Cependant, dit-il, les mécanismes internationaux de contrôle se resserrent. « La coopération transfrontalière, les échanges d’informations bancaires et l’évaluation régulière par des instances comme la délégation de l’Union européenne permettent d’identifier plus rapidement les incohérences financières et de remonter jusqu’aux bénéficiaires économiques réels », fait-il comprendre. Selon lui, Maurice a tout intérêt à continuer à s’appuyer sur ces dispositifs pour démontrer son sérieux et sa conformité.
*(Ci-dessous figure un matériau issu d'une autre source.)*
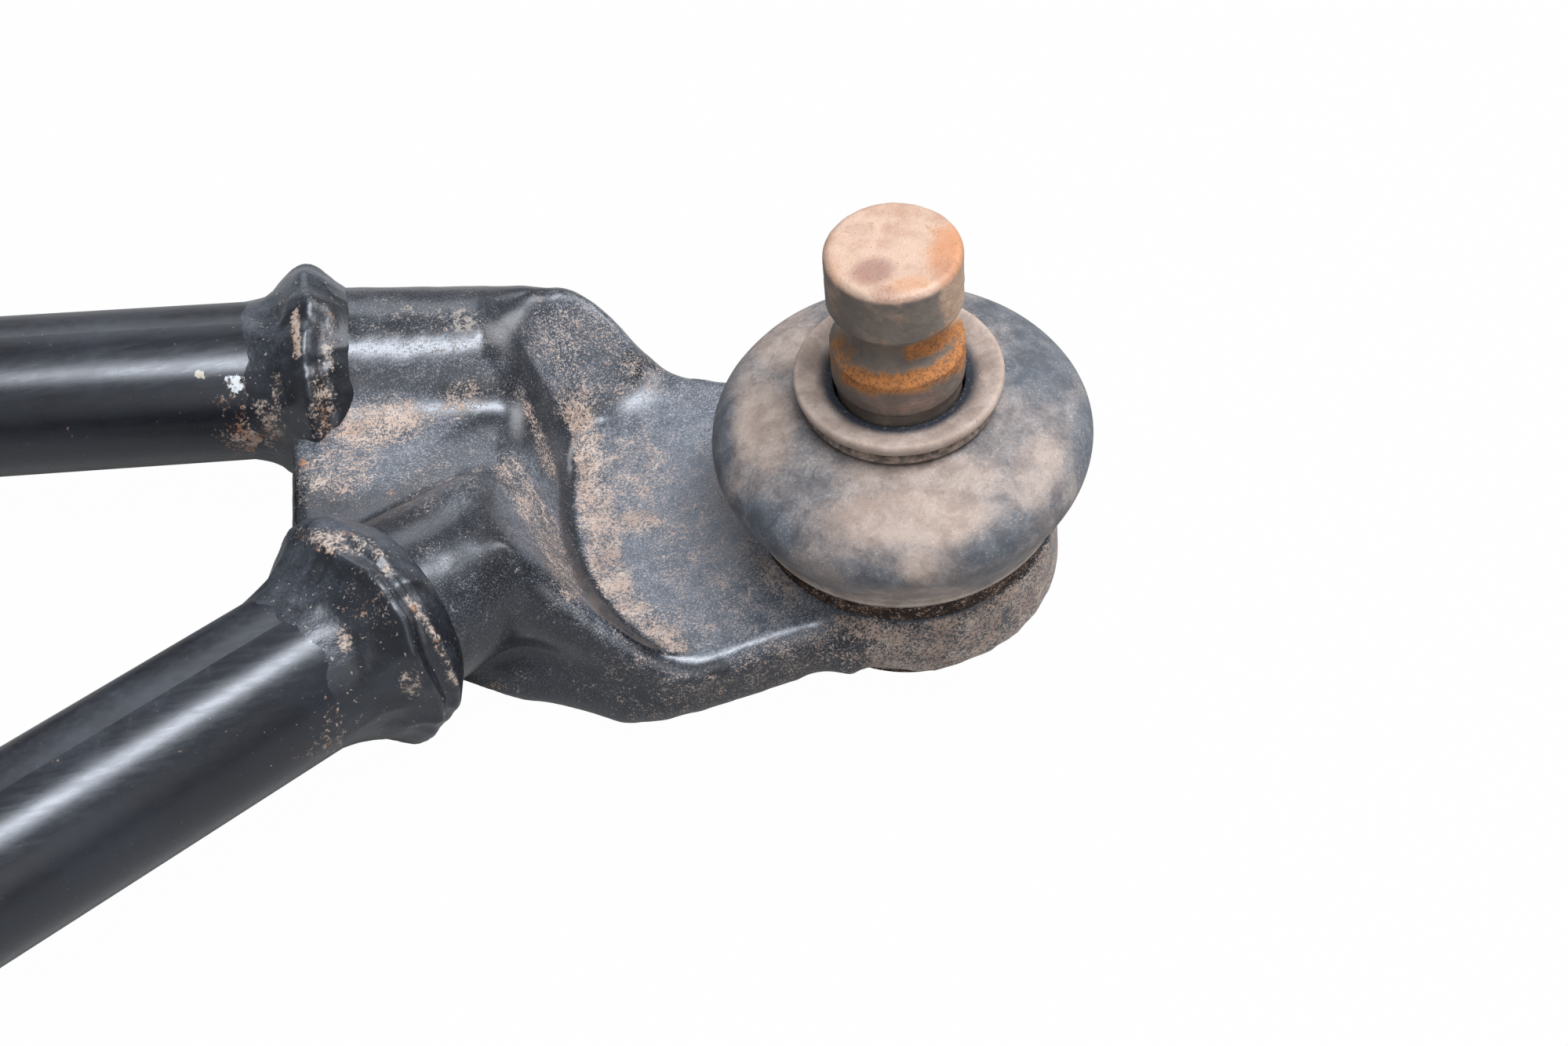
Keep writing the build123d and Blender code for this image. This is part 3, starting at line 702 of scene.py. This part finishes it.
HAZE_PATCHES = (
    (900, 660, 260, 260, 0, 0.80), (740, 450, 110, 110, 0, 0.55), (470, 560, 150, 90, -10, 0.62),
    (590, 600, 110, 70, -30, 0.36), (680, 650, 60, 120, -25, 0.55), (560, 470, 150, 30, 0, 0.34),
    (560, 760, 90, 120, 40, 0.22), (520, 395, 160, 40, 0, 0.26), (800, 900, 200, 50, -10, 0.3),
)
SCUFFS = (
    (515, 400, 26, 20, -25, 1.0), (592, 408, 24, 38, 0, 1.0), (463, 407, 8, 8, 0, 1.0),
    (560, 392, 12, 8, 0, 0.9),
)
ORANGE = (
    (410, 556, 22, 14, -10, 1.0), (384, 590, 12, 10, 0, 0.9), (500, 627, 11, 9, 0, 1.0),
    (620, 880, 26, 9, -15, 0.9), (686, 880, 9, 7, 0, 0.9), (770, 690, 14, 12, 0, 0.5),
    (440, 545, 50, 24, -8, 0.45), (655, 560, 8, 12, 0, 0.6),
)


# Welds

LEG_HEIGHT = -36.5
LEG_MEETING = np.array([7.9, 32.3, LEG_HEIGHT])
PIVOT_X, PIVOT_Y = -330.0, 104.5
# A bead's points round and along its leg, and the radius of its hidden inner face
BEAD_SEGMENTS, BEAD_ROWS = 240, 44
BEAD_INSIDE = 10.0
# How far and over what size a bead wanders along its leg, and the size and height of its lumps
WANDER_SIZE, WANDER = 9.0, 1.3
RIDGE_SIZE, RIDGE, SINK = 5.5, 0.44, 0.30
SWELL_SIZE, SWELL = 8.0, 0.38
GRAIN_SIZE, GRAIN = 2.2, 0.14
# A fold's width, and the distance, width and share of the roll beside it
FOLD_WIDTH = 1.05
ROLL_AWAY, ROLL_WIDTH, ROLL_SHARE = 2.4, 1.0, 0.45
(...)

Pour sa part, Beelal Baichoo avance que de manière générique, le blanchiment d’argent désigne le processus par lequel les criminels tentent de dissimuler l’origine et la propriété réelles des produits issus d’activités criminelles. Traditionnellement, explique-t-il, le blanchiment d’argent comprend les étapes suivantes : placement, stratification (layering) et intégration. « Selon les allégations dans la présente affaire, la fortune du magnat malgache provient d’activités illégales et a été placée dans des institutions financières du pays d’origine ; de là, elle est transférée vers Maurice, entre autres, où elle est utilisée pour des transactions, telles que des investissements et autres, en profitant des cadres juridiques favorables mis en place pour ce type d’opérations », rappelle-t-il. Cela, dit l’expert, peut poser un problème de traçabilité si aucun processus ou documentation appropriée n’a été mis en place au moment où les transactions ont été effectuées. « Les fonds peuvent facilement « s’intégrer » au flux d’argent « propre », de sorte qu’il devient difficile de faire la distinction entre « hygiène » et « souillure » à la fin de la journée - lorsque cela se produit, on peut dire qu’un système de blanchiment d’argent a été mis en place avec succès », explique le consultant en conformité. 

Pour lui, il est donc primordial que les enquêteurs aient recours à des méthodes et des outils de pointe, notamment à une utilisation optimale des technologies et à des officiers compétents/qualifiés, dans des affaires aussi complexes.